Depuis 1990 Lucane a centré la quasi-totalité de son activité sur l'exploitation des produits dérivés de la bande dessinée " Joe Bar Team ", représentant finalement plus de 90 % de son chiffre d'affaires.

La société Glénat Editions, ayant absorbé la société Editions Vents d'Ouest, par lettre recommandée AR en date du 13 mars 2008, a informé Lucane qu'elle n'entendait pas poursuivre le contrat au-delà du terme du 17 juin 2008, lui précisant que si elle souhaitait bénéficier de la période d'écoulement des stocks de 6 mois prévue à l'article 12 du contrat du 18 juin 2003, la totalité de son encours de redevances devrait être réglée immédiatement.

La SARL Lucane a assigné la SA Glénat Editions aux fins d'obtenir sa condamnation, sur le fondement des articles L. 236-3 et L. 442-6, l, 5° du Code de commerce, au paiement des sommes de 5 530 272 euro en réparation du préjudice résultant de la rupture brutale des relations commerciales, et de 100 000 euro à titre de dommages et intérêts complémentaires en réparation de l'atteinte à la réputation commerciale.

Le Tribunal de commerce de Versailles, par jugement rendu le 7 janvier 2009, a débouté la SARL Lucane de l'ensemble de ses prétentions, débouté la SA Glénat de sa demande reconventionnelle, condamné la SARL Lucane au paiement de la somme de 8 000 euro sur le fondement de l'article 700 du Code de procédure civile ainsi qu'aux dépens.

La SARL Lucane a interjeté appel et, aux termes de ses dernières écritures en date du 13 novembre 2009, auxquelles il convient de se reporter pour l'exposé des moyens développés, demande à la cour, sous le visa des articles L. 236-3 et L. 442-6, I, 5° du Code de commerce et 1382 du Code civil, 564 et 566 du Code de procédure civile, d'infirmer le jugement entrepris et, statuant à nouveau, de condamner la SA Glénat Editions à lui payer les sommes de 2 765 136 euro à titre de dommages et intérêts au titre de la rupture brutale de relations commerciales établies et concurrence déloyale postérieurs à la rupture, de 31 417,15 euro HT, ou pour le moins la somme de 25 379,63 euro HT à titre de restitution de redevances indûment payées, TVA en sus, 100 000 euro à titre de dommages et intérêts complémentaires ; elle sollicite par ailleurs la condamnation de la SA Glénat Editions au paiement de la somme de 25 000 euro sur le fondement de l'article 700 du Code de procédure civile ainsi qu'aux entiers dépens de première instance et d'appel.

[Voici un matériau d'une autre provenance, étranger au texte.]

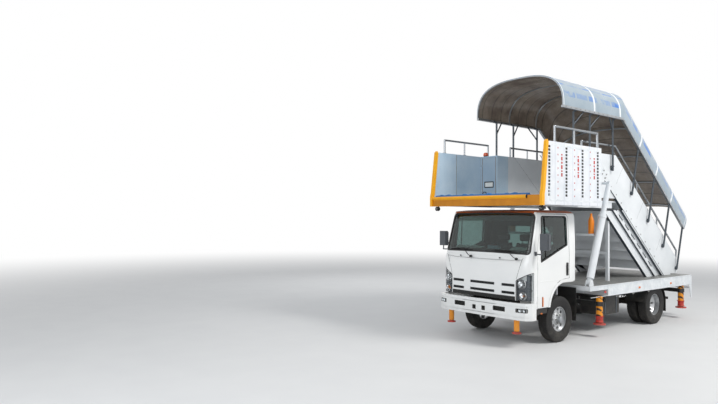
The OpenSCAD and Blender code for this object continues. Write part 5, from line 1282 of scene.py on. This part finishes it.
black = [mark(y, z, 29, 40) for y in range(-850, 780, 510) for z in range(2590, 3440, 58)]
red = [mark(y, z, 10, 26) for y in range(-595, 780, 510) for z in range(2590, 3440, 116)]
red += [mark(y, z, 22, high, 0.6) for y in (-480, 30, 560)
        for z, high in ((2930, 60), (3010, 26), (3056, 70), (3150, 34), (3206, 62), (3290, 26))]
pair("film_print_black", join(*black), "black_abs", STAGE)
pair("film_print_red", join(*red), "pad_red", STAGE)
border = dense([(-840, 2520), (770, 2520), (770, 3440), (-770, 3455)], 24)
count = np.arange(len(border))
shake = 7 * np.sin(count * 2.1) + 5 * np.sin(count * 0.77)
path = np.insert(border + np.stack([shake, shake[::-1]], 1), 0, WALL_X, axis=1)
fold = [(-22, -1), (22, -1), (9, 0.9), (-6, 0.8)]
pair("film_edge", sweep(path, fold, True, LEFT), "film_deck", STAGE)
piece("roll_cap", turned([(0, 33), (10, 36), (16, 30), (17, 1)], (955, -1016, 2585), 36), "black_abs", STAGE)
along = np.linspace(-1240, 930, 120)
rise = 9 * np.sin(along / 31) + 8 * np.sin(along / 83 + 1)
path = np.stack([along, -905 + 5 * np.sin(along / 57), FLOOR_Z + 1 + np.maximum(rise, 0)], 1)
crest = [(40, 0), (-40, 0), (-34, 42), (-10, 72), (22, 60)]
piece("floor_film", sweep(path, crest), "floor_mat", STAGE, sharp=50)
print("bars printed on the film", len(black), "black and", len(red), "red")

# %% [markdown]
# ### Cupboard door, beacon and work lamps
# These fittings are bought in: a card frame and a bar handle on the door, and lamps with a bowl, a rim
# and a lens each. The work lamps use the headlamps' reflector again, in another size.

# %% Cupboard door, beacon and work lamps
LEAF = "cabinet_leaf"
for name, frame_box, r, depth, y, kind, bevel in (
        ("door_card_frame", (-1143, 2850, -900, 2983), 10, 4, 441, "black_abs", 1),
        ("door_card", (-1122, 2872, -921, 2961), 6, 2, 437.5, "paper_white", 0.5)):
    piece(name, plate(rounded_rect(*frame_box, r), depth, (0, y, 0)), kind, LEAF, bevel=bevel)
handle = bent([(-1180, 433, 2612), (-1180, 433, 2765), (-1086, 433, 2765), (-1086, 433, 2612)], 44)
piece("door_pull", sweep(handle, bar(5, 12, 4)), "black_abs", LEAF)
trim = [box((x - 4, 436, 2615), (x + 4, 441, 3480)) for x in (-1196, -846)]
piece("leaf_trims", join(*trim), "edge_brown", LEAF, bevel=1)
joints = [box((x - 6, y - 6, 2586), (x + 6, y + 6, 3500)) for x in (-1241, 1241) for y in (-330, 440)]
piece("wall_joints", join(*joints), "hoop_aluminium", STAGE, bevel=1)
dome = [(0, 50), (6, 53), (44, 52), (60, 44), (68, 26), (70, 1)]
piece("beacon_dome", turned(dome, (-1176, 520, WALL_TOP + 24), 40, axis=2), "beacon_lens", STAGE)
lens = [(-9, 1), (-9, 16), (-6, 28), (-2, 33), (0, 33)]
for side, sign in SIDES:
    x, y, z = sign * 1190, -951, 2387
    piece("work_lamp_bowl_" + side, bowl((x, y - 2, z), 32, 12), "reflector_chrome", STAGE)
    piece("work_lamp_rim_" + side, ring_bar((x, y - 2, z), 37, 6), "black_abs", STAGE)
    piece("work_lamp_lens_" + side, turned(lens, (x, y, z), 32, axis=1), "lamp_glass", STAGE)
FEET = (-660, -60, 700)
feet = [box((1243, y - 34, WALL_TOP), (1283, y + 34, WALL_TOP + 8)) for y in FEET]
heads = bolts([(1263, y + d, WALL_TOP + 8) for y in FEET for d in (-27, 27)], (0, 0, 1), 7, 5)
pair("rail_flanges", join(*feet, heads), "stainless", STAGE, bevel=1.5)
print("platform made")

# %% [markdown]
# ## Canopy
# Sheets are bent over the hoops and clamped by bands outside, one over each hoop. A folded trim closes
# the open ends, and bolts hold the sheet to the rail under the eave.

# %% Bands, trims and bolts of the canopy
SLOPE = math.atan2(200, 250)
BEND_Y, EAVE_Z = 2170, 4270
BEND_N = BEND_Y * math.sin(SLOPE) + EAVE_Z * math.cos(SLOPE)


def from_slope(x, t, n):
    """Places given along the slope (t, down) and square to it (n)."""
    x, t, n = np.broadcast_arrays(floats(x), t, n)
    return np.stack([x, t * math.cos(SLOPE) + n * math.sin(SLOPE), n * math.cos(SLOPE) - t * math.sin(SLOPE)], -1)


def arch_line(half, rise, count=60):
    """The canopy's arch from the right eave to the left: x = half cos^0.72, z = rise sin^0.72."""
    a = np.linspace(np.pi, 0, count)
    return half * np.sign(np.cos(a)) * np.abs(np.cos(a)) ** 0.72, rise * np.abs(np.sin(a)) ** 0.72


BAND = [(-28, -3), (28, -3), (26, 1.2), (-26, 1.2)]
TRIM = [(-10, -16), (12, -16), (12, 1.2), (-10, 1.2)]
arch_x, arch_z = arch_line(1000, 660)
bands = [sweep(np.stack([arch_x, 0 * arch_x + y, EAVE_Z + arch_z], 1), section, start_up=(-1, 0, 0))
         for y, section in ((37, TRIM), (1077, BAND), (2047, BAND))]
for y, back, section in ((2850, 17, BAND), (3560, 17, BAND), (4260, 17, BAND), (4915, 4, TRIM)):
    z = (BEND_N - y * math.sin(SLOPE)) / math.cos(SLOPE)
    t = y * math.cos(SLOPE) - z * math.sin(SLOPE) - back
    bands.append(sweep(from_slope(arch_x, t, BEND_N + arch_z), section, start_up=(-1, 0, 0)))
piece("canopy_bands", join(*bands), "structure_enamel", STAGE, sharp=40)
level = np.insert(np.linspace((24, 4232), (2160, 4232), 12), 0, 1001.5, axis=1)
sloping = from_slope(1001.5, np.linspace(-960, 2590, 16), BEND_N - 38)
eaves = [sweep(line, [(-7, -2), (7, -2), (7, 3), (-7, 3)], start_up=LEFT) for line in (level, sloping)]
pair("eave_trims", join(*eaves), "hoop_aluminium", STAGE)
places = [(1001, y, 4252) for y in range(110, 2150, 160)]
places += list(from_slope(1001, np.arange(-900, 2560, 170), BEND_N - 18))
pair("eave_bolts", bolts(places, LEFT, 10, 7), "zinc_bolt", STAGE)
feet = [box((852, y - 42, 3270), (900, y + 42, 3290)) for y in (1090, 1950)]
pair("post_gussets", join(*feet), "support_steel", STAGE, bevel=1.5)
print("canopy made")

# %% [markdown]
# ## Stairs
# Every tread ends in a black gritted nosing that folds over its edge. The outer panels are joined from
# sheets, so fine seams cross them, and a folded edge closes their top. Bolts hold the guides inside.

# %% Nosings, seams and fittings of the stairs
RISE = 200
STAIR_TOP_Y = 2378
UPPER_N = STAIR_TOP_Y * math.sin(SLOPE) + FLOOR_Z * math.cos(SLOPE)
FLIGHT_STEP = (RISE + 24) * math.cos(SLOPE) + 14


def nosings(half, n, z0, count, body, name):
    """Nosing strips, one a tread: each lies behind the edge where the tread's height meets the line n."""
    strips = []
    for z in z0 + RISE * np.arange(count):
        y = (n - z * math.cos(SLOPE)) / math.sin(SLOPE)
        strips += [box((-half, y - 58, z - 1), (half, y - 4, z + 3)),
                   box((-half, y - 4, z - 14), (half, y + 1.5, z + 1))]
    piece(name, join(*strips), "nosing_grit", body, bevel=1)


nosings(760, UPPER_N, 1180, 8, STAGE, "upper_nosings")
nosings(745, UPPER_N - FLIGHT_STEP, 1170, 7, "middle_stage", "middle_nosings")
nosings(720, UPPER_N - 2 * FLIGHT_STEP, 1170, 7, "truck", "lower_nosings")
PANEL_OUT = 850
across = np.linspace(UPPER_N + 100, UPPER_N + 582, 8)
seams = [sweep(from_slope(PANEL_OUT + 0.5, t, across), [(-1.6, -1), (1.6, -1), (1.6, 1.2), (-1.6, 1.2)],
               start_up=LEFT) for t in (-150, 960, 2070)]
edge_line = from_slope(PANEL_OUT - 6, np.linspace(-720, 2260, 14), UPPER_N + 586)
seams.append(sweep(edge_line, rounded_rect(-3, -9, 3, 8, 2), start_up=LEFT))
pair("panel_seams", join(*seams), "pale_trim", STAGE)
pair("guide_bolts", bolts(from_slope(871, np.arange(-560, 2400, 260), UPPER_N - 62), LEFT, 13, 8), "zinc_bolt", STAGE)
plate_bolts = [[884, 1482, 2911] + from_slope(0, t, n) for t in (-60, 60) for n in (200, 290)]
pair("post_plate_bolts", bolts(plate_bolts, LEFT, 15, 10), "zinc_bolt", STAGE)
print("stairs made")

# %% [markdown]
# ## Light and floor
# A plain studio: a pale floor that runs into a white background, one large soft lamp high on the
# truck's left side as the sun is in the photograph, two weaker ones, and a pale sky all round.

# %% Floor and sky
def seen(tree):
    """1 for rays that a viewer, a mirror or a clear body sends out, and 0 for those that light things."""
    ray = add(tree, "LightPath").node.outputs
    direct = add(tree, "Math ADD", [ray["Is Camera Ray"], ray["Is Glossy Ray"]])
    return add(tree, "Math ADD", [direct, ray["Is Transmission Ray"]], use_clamp=True)


FLOOR_HALF = 90
floor_paint = bpy.data.materials.new("studio_floor")
tree = blank(floor_paint)
place = add(tree, "TexCoord", out="Object")
speckle = add(tree, "TexNoise", {"Vector": place, "Scale": 1.4, "Detail": 6.0})
colour = add(tree, "Mix", {0: speckle, 6: linear("D2D3D4"), 7: linear("DADBDB")}, **RGBA)
matt = add(tree, "BsdfPrincipled", {"Base Color": colour, "Roughness": 0.75})
white = add(tree, "Emission", [(1, 1, 1, 1), 1.0])
reach = add(tree, "VectorMath LENGTH", [place], "Value")
far = add(tree, "MapRange", [reach, 9.0, 30.0], interpolation_type="SMOOTHSTEP")
shown = add(tree, "Math MULTIPLY", [far, seen(tree)])
add(tree, "OutputMaterial", [add(tree, "MixShader", [shown, matt, white])])
floor_mesh = bpy.data.meshes.new("studio_floor")
corners = [(-1, -1, 0), (1, -1, 0), (1, 1, 0), (-1, 1, 0)]
floor_mesh.from_pydata((np.array(corners) * FLOOR_HALF).tolist(), [], [(0, 1, 2, 3)])
floor_mesh.materials.append(floor_paint)
floor = placed("studio_floor", floor_mesh)

scene = bpy.context.scene
scene.world = bpy.data.worlds.new("studio")
sky = blank(scene.world)
around = add(sky, "Background", [(0.93, 0.96, 1.0, 1), 0.5])
backdrop = add(sky, "Background", [(1, 1, 1, 1), 1.0])
add(sky, "OutputWorld", [add(sky, "MixShader", [seen(sky), around, backdrop])])
print("floor", 2 * FLOOR_HALF, "m wide")

# %% [markdown]
# ### Lamps
# An area lamp shines from its whole face: the wider it is, the softer the shadow. The key lamp is 4 m
# wide, and the two that open up the dark sides are 6 and 7 m.

# %% Lamps
def lamp(name, place, aim_z, size, power, colour=(1, 1, 1)):
    """A square soft lamp at place that looks at a point above the middle of the floor, in metres."""
    data = bpy.data.lights.new(name, "AREA")
    data.shape, data.size, data.energy, data.color = "SQUARE", size, power, colour
    back = floats(place) - [0, 0, aim_z]
    back /= np.linalg.norm(back)
    side = np.cross([0, 0, 1], back)
    side /= np.linalg.norm(side)
    placed(name, data).matrix_world = posed(side, np.cross(back, side), back, place)


lamp("key", (9.0, 1.0, 11.5), 1.5, 4.0, 1300, (1.0, 0.98, 0.95))
lamp("front", (3.0, -13.0, 6.0), 1.8, 7.0, 420, (0.97, 0.985, 1.0))
lamp("far_side", (-10.0, 2.0, 7.0), 1.8, 6.0, 200)
scene.view_settings.view_transform = "Standard"
print("lamps", len(bpy.data.lights))
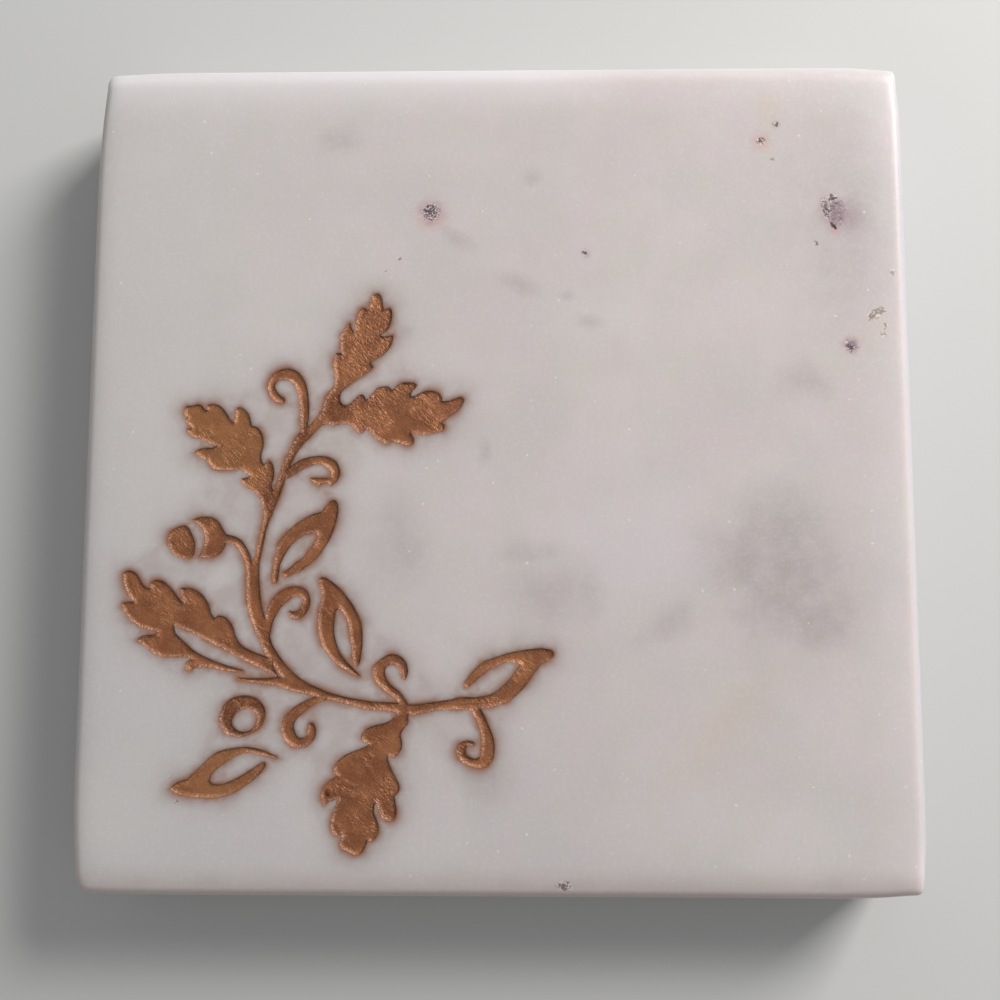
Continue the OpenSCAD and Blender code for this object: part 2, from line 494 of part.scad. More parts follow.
marble_slab();
paint_film() spray_cut();  // paint_spray
paint_film() leaf(acorn_nut_shares);  // paint_acorn_nut
paint_film() ring_cut();  // paint_ring
paint_film() leaf(upper_open_leaf_shares);  // paint_upper_open_leaf
paint_film() leaf(inner_open_leaf_shares);  // paint_inner_open_leaf
paint_film() leaf(lower_open_leaf_shares);  // paint_lower_open_leaf
foot(left, front);  // foot_front_left
foot(right, front);  // foot_front_right
foot(left, back);  // foot_back_left
foot(right, back);  // foot_back_right
pad(left, front);  // pad_front_left
pad(right, front);  // pad_front_right
pad(left, back);  // pad_back_left
pad(right, back);  // pad_back_right
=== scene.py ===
# %% [markdown]
# # A marble coaster with a copper oak-leaf spray
# The coaster is a square slab of pale marble, 100 mm a side and 10 mm thick, that stands on four
# rubber feet. A spray of oak leaves with an acorn is sunk into one corner of its top, and copper
# paint is brushed into the cuts. The CAD model gives every size and place. This lesson adds what
# a CAD model leaves plain: hand-ground edges, paint that dishes down from the edge of each cut,
# stone with its clouds and specks, and soft studio light.

# %% Load the frame
import math

import bmesh
import bpy
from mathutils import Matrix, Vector, noise
from mathutils.bvhtree import BVHTree
from mathutils.geometry import delaunay_2d_cdt


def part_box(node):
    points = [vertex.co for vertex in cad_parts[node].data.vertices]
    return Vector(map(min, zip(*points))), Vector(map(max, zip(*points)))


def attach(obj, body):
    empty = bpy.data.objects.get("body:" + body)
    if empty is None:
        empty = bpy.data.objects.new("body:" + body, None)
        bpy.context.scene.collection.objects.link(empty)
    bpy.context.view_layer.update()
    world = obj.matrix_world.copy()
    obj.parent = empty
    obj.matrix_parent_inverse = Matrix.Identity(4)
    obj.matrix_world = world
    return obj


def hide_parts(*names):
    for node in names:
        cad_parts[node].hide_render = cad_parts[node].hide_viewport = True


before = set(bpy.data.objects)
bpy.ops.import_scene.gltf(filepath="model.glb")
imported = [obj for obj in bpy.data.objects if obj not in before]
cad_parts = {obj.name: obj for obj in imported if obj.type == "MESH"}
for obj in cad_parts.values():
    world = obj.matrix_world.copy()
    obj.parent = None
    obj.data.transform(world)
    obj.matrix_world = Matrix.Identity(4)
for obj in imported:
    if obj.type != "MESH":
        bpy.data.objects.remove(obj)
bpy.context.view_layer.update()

# %% [markdown]
# ## Sizes
# Everything starts from the boxes of the CAD nodes, in metres. The slab gives the top face, and
# the film of paint gives the floor of the cuts. A size that only matters to the eye, such as how
# far the paint climbs a wall, is set in the cell that uses it.

# %% Sizes from the frame
mm = 0.001
slab_low, slab_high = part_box("marble_slab")
slab_middle = (slab_low + slab_high) / 2
slab_size = slab_high - slab_low
top_z = slab_high.z
cut_floor_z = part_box("paint_spray")[0].z
cut_depth = top_z - cut_floor_z
paint_nodes = sorted(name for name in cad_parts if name.startswith("paint_"))
foot_nodes = sorted(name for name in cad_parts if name.startswith("foot_"))
pad_nodes = sorted(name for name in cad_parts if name.startswith("pad_"))
print("cuts are", round(cut_depth / mm, 3), "mm deep, in", len(paint_nodes), "separate places")

# %% [markdown]
# ## Camera
# The photograph looks down on the coaster from just in front of its middle, with the camera
# tipped back by about five degrees. A fit of the four sides of the slab gives the place and the
# angles, on a lens as long as the frame is wide. The camera comes first, because every finish is
# judged through it.

# %% Set the camera
camera_right = 2.415 * mm
camera_front = 15.464 * mm
camera_above_top = 119.175 * mm
camera_turns = (5.396, 0.965, 0.060)
lens_mm = 36
nearest_seen = 5 * mm
farthest_seen = 20.0

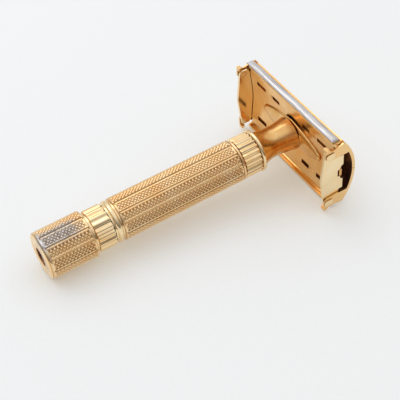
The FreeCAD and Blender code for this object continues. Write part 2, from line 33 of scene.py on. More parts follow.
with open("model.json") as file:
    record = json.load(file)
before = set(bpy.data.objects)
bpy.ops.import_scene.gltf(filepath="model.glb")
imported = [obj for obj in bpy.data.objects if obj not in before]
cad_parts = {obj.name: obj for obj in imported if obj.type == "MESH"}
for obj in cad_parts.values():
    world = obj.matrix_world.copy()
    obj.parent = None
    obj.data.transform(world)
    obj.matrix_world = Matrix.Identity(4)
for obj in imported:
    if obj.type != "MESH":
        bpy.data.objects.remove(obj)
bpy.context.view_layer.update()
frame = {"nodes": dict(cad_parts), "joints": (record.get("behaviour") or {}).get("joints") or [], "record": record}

JOINTS = {joint["name"]: joint for joint in frame["joints"]}
MOUNTS = {mount["name"]: mount for mount in frame["record"]["mounts"]}
SLOTS = {part["node"]: part["material_slot"] for part in frame["record"]["subparts"]}
BODY_OF = {node: body for body, nodes in frame["record"]["behaviour"]["bodies"].items() for node in nodes}

HANDLE_AXIS = Vector(JOINTS["knob_turn"]["axis"]).normalized()
ALONG = Vector((0, 1, 0))
ACROSS = HANDLE_AXIS.cross(ALONG)
ON_AXIS = Vector(JOINTS["knob_turn"]["pos_m"])
END_FACE = Vector(MOUNTS["knob_end_face"]["pos_m"])
ORIGIN = ON_AXIS + HANDLE_AXIS * (END_FACE - ON_AXIS).dot(HANDLE_AXIS)
MM = 0.001

RAZOR = Matrix.Translation(ORIGIN) @ Matrix((ALONG, ACROSS, HANDLE_AXIS)).transposed().to_4x4()
RAZOR = RAZOR @ Matrix.Scale(MM, 4)
TO_RAZOR = RAZOR.inverted()


# ---------------------------------------------------------------- measuring the CAD

def points(node):
    return [TO_RAZOR @ vertex.co for vertex in frame["nodes"][node].data.vertices]


def span(node, axis):
    """Lowest and highest place of a node along one of the razor's axes (0, 1 or 2)."""
    places = [point[axis] for point in points(node)]
    return min(places), max(places)


def radius(node):
    """Largest distance from the handle axis."""
    return max(math.hypot(point.x, point.y) for point in points(node))


def bore(node):
    """Smallest distance from the handle axis."""
    return min(math.hypot(point.x, point.y) for point in points(node))


# ---------------------------------------------------------------- building pieces

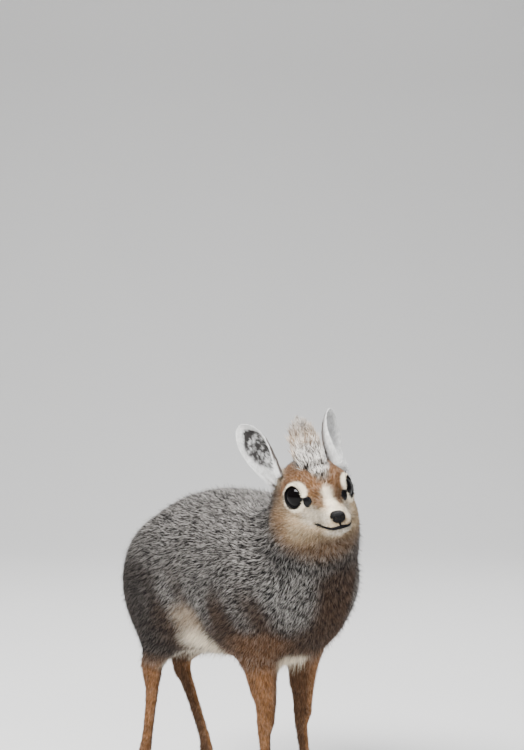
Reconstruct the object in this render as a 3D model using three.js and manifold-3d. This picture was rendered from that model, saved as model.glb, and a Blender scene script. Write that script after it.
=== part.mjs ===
// A young Kirk's dik-dik, standing with its head turned a little to its right, at life size in millimetres.
// +X is where the trunk faces, +Y is the animal's left and +Z is up. The hooves stand on z = 0.
// Sizes are those of the outline of the coat. The body is one soft field, parted into its named pieces.

import * as THREE from "three";
import { mergeVertices } from "three/addons/utils/BufferGeometryUtils.js";
import Module from "manifold-3d";

const wasm = await Module();
wasm.setup();

// Driving sizes
const BACK_HEIGHT = 284;
const BELLY_HEIGHT = 139;
const TRUNK_LENGTH = 229;
const TRUNK_WIDTH = 124;
const KNEE_HEIGHT = 101;
const HOCK_HEIGHT = 113;
const FETLOCK_HEIGHT = 29;
const CORONET_HEIGHT = 15;
const CANNON_RADIUS = 4.9;
const HOOF_LENGTH = 20;
const HEAD_WIDTH = 64;
const EYE_SPACING = 32;
const HEAD_LENGTH = 94;
const EYE_RADIUS = 12;
const EAR_LENGTH = 64;
const EAR_WIDTH = 30;
const TUFT_HEIGHT = 31;
const TAIL_LENGTH = 42;
const GAP = 0.3;

// Where the head is, and how it is turned from looking along +X, in degrees
const HEAD_PLACE = new THREE.Vector3(137, -26, 291.5);
const HEAD_YAW = -27;
const HEAD_PITCH = 1;
const HEAD_ROLL = 9;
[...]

Elle fait valoir que Glénat ne lui a jamais adressé la moindre mise en demeure préalablement à la lettre du 13 mars 2008 qui ne vise aucun manquement ou inexécution quelconque, et accorde même un préavis de trois mois excluant la rupture sans préavis pour cause d'inexécution ; qu'ainsi il a été mis fin à la relation commerciale sans aucun grief, Glénat prétendant seulement après avoir été assignée, reprocher à Lucane des manquements à ses obligations contractuelles.

Elle explique les raisons de ses difficultés financières l'ayant amenée à solliciter des délais de paiement, soulignant avoir payé toutes les redevances jusqu'en décembre 2008 et que le plan d'apurement à compter de 2006 avait fait l'objet d'un accord entre les parties.

Elle conteste les prétendues insuffisances de déclaration relevées par l'audit réalisé en août 2007, faisant valoir que cet audit n'a pas été effectué contradictoirement et qu'elle n'a pas eu communication du rapport avant sa production dans le cadre de la procédure de première instance.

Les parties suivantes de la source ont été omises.